• **What the task asks**
Please write out the material below exactly as given.

• **Source data**
▼
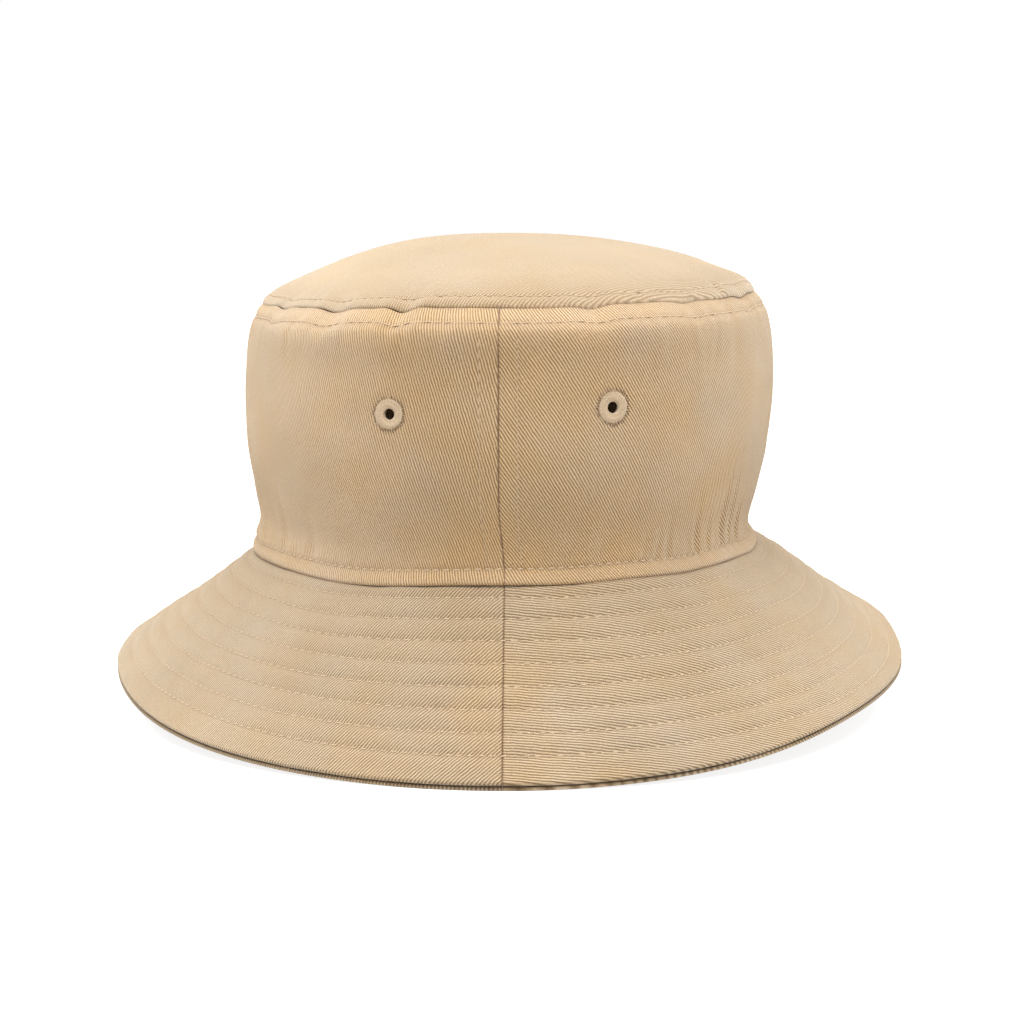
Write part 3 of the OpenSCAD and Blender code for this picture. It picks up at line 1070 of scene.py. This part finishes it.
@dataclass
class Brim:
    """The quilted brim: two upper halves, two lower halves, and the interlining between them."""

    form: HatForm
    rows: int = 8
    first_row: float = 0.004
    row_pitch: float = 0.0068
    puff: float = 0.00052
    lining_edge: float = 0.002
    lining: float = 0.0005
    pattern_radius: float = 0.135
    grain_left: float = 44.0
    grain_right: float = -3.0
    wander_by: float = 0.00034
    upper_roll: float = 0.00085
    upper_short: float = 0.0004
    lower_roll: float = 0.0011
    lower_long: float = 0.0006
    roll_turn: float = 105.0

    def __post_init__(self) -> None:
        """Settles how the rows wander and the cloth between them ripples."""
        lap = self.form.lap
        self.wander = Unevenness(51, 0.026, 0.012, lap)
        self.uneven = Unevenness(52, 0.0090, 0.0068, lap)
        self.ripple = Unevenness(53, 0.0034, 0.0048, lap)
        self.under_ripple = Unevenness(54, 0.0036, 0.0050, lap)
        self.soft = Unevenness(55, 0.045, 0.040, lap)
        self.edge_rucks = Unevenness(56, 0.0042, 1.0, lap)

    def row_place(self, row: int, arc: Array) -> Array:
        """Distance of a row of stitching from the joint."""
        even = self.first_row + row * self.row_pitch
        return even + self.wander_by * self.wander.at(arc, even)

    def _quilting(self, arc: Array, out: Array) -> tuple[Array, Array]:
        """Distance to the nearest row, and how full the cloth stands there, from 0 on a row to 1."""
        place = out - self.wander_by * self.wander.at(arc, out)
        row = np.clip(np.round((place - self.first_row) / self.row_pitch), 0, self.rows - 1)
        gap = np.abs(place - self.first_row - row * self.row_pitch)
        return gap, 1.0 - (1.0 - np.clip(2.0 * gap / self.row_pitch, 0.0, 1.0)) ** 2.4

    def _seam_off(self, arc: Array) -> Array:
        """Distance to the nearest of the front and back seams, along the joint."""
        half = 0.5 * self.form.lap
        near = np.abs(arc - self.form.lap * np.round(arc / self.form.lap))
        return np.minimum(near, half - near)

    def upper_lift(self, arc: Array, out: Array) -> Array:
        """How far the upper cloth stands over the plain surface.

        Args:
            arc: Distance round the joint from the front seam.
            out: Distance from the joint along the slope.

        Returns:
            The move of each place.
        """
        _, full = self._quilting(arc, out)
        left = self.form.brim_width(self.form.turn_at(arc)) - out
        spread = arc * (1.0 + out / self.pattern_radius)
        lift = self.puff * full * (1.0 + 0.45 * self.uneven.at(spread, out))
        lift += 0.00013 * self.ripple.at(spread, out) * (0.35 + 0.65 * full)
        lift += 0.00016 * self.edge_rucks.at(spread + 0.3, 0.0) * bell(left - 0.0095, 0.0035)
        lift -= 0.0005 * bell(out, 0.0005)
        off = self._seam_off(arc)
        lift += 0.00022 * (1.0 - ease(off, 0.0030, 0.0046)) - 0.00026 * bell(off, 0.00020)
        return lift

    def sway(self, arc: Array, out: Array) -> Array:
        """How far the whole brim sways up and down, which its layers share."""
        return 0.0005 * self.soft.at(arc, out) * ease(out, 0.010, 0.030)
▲
• **Exercise output**
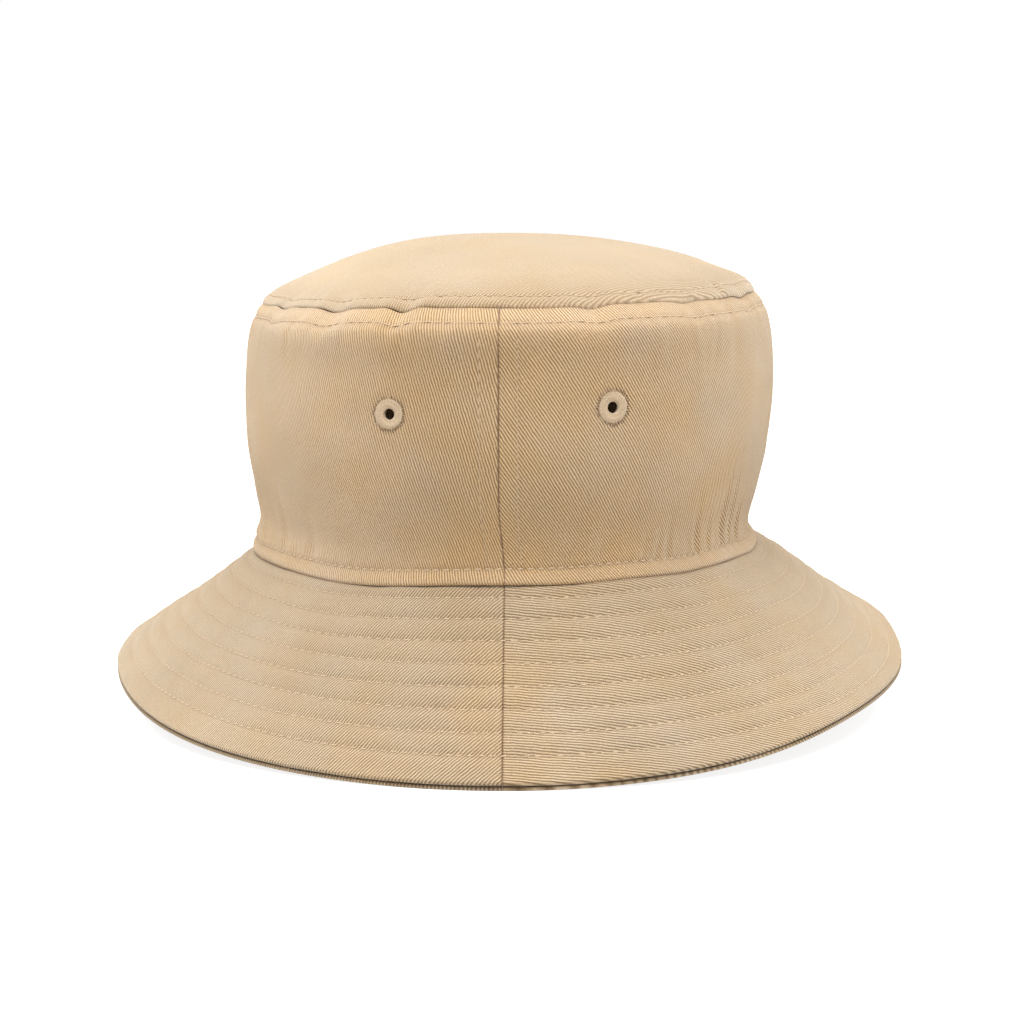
Write part 3 of the OpenSCAD and Blender code for this picture. It picks up at line 1070 of scene.py. This part finishes it.
@dataclass
class Brim:
    """The quilted brim: two upper halves, two lower halves, and the interlining between them."""

    form: HatForm
    rows: int = 8
    first_row: float = 0.004
    row_pitch: float = 0.0068
    puff: float = 0.00052
    lining_edge: float = 0.002
    lining: float = 0.0005
    pattern_radius: float = 0.135
    grain_left: float = 44.0
    grain_right: float = -3.0
    wander_by: float = 0.00034
    upper_roll: float = 0.00085
    upper_short: float = 0.0004
    lower_roll: float = 0.0011
    lower_long: float = 0.0006
    roll_turn: float = 105.0

    def __post_init__(self) -> None:
        """Settles how the rows wander and the cloth between them ripples."""
        lap = self.form.lap
        self.wander = Unevenness(51, 0.026, 0.012, lap)
        self.uneven = Unevenness(52, 0.0090, 0.0068, lap)
        self.ripple = Unevenness(53, 0.0034, 0.0048, lap)
        self.under_ripple = Unevenness(54, 0.0036, 0.0050, lap)
        self.soft = Unevenness(55, 0.045, 0.040, lap)
        self.edge_rucks = Unevenness(56, 0.0042, 1.0, lap)

    def row_place(self, row: int, arc: Array) -> Array:
        """Distance of a row of stitching from the joint."""
        even = self.first_row + row * self.row_pitch
        return even + self.wander_by * self.wander.at(arc, even)

    def _quilting(self, arc: Array, out: Array) -> tuple[Array, Array]:
        """Distance to the nearest row, and how full the cloth stands there, from 0 on a row to 1."""
        place = out - self.wander_by * self.wander.at(arc, out)
        row = np.clip(np.round((place - self.first_row) / self.row_pitch), 0, self.rows - 1)
        gap = np.abs(place - self.first_row - row * self.row_pitch)
        return gap, 1.0 - (1.0 - np.clip(2.0 * gap / self.row_pitch, 0.0, 1.0)) ** 2.4

    def _seam_off(self, arc: Array) -> Array:
        """Distance to the nearest of the front and back seams, along the joint."""
        half = 0.5 * self.form.lap
        near = np.abs(arc - self.form.lap * np.round(arc / self.form.lap))
        return np.minimum(near, half - near)

    def upper_lift(self, arc: Array, out: Array) -> Array:
        """How far the upper cloth stands over the plain surface.

        Args:
            arc: Distance round the joint from the front seam.
            out: Distance from the joint along the slope.

        Returns:
            The move of each place.
        """
        _, full = self._quilting(arc, out)
        left = self.form.brim_width(self.form.turn_at(arc)) - out
        spread = arc * (1.0 + out / self.pattern_radius)
        lift = self.puff * full * (1.0 + 0.45 * self.uneven.at(spread, out))
        lift += 0.00013 * self.ripple.at(spread, out) * (0.35 + 0.65 * full)
        lift += 0.00016 * self.edge_rucks.at(spread + 0.3, 0.0) * bell(left - 0.0095, 0.0035)
        lift -= 0.0005 * bell(out, 0.0005)
        off = self._seam_off(arc)
        lift += 0.00022 * (1.0 - ease(off, 0.0030, 0.0046)) - 0.00026 * bell(off, 0.00020)
        return lift

    def sway(self, arc: Array, out: Array) -> Array:
        """How far the whole brim sways up and down, which its layers share."""
        return 0.0005 * self.soft.at(arc, out) * ease(out, 0.010, 0.030)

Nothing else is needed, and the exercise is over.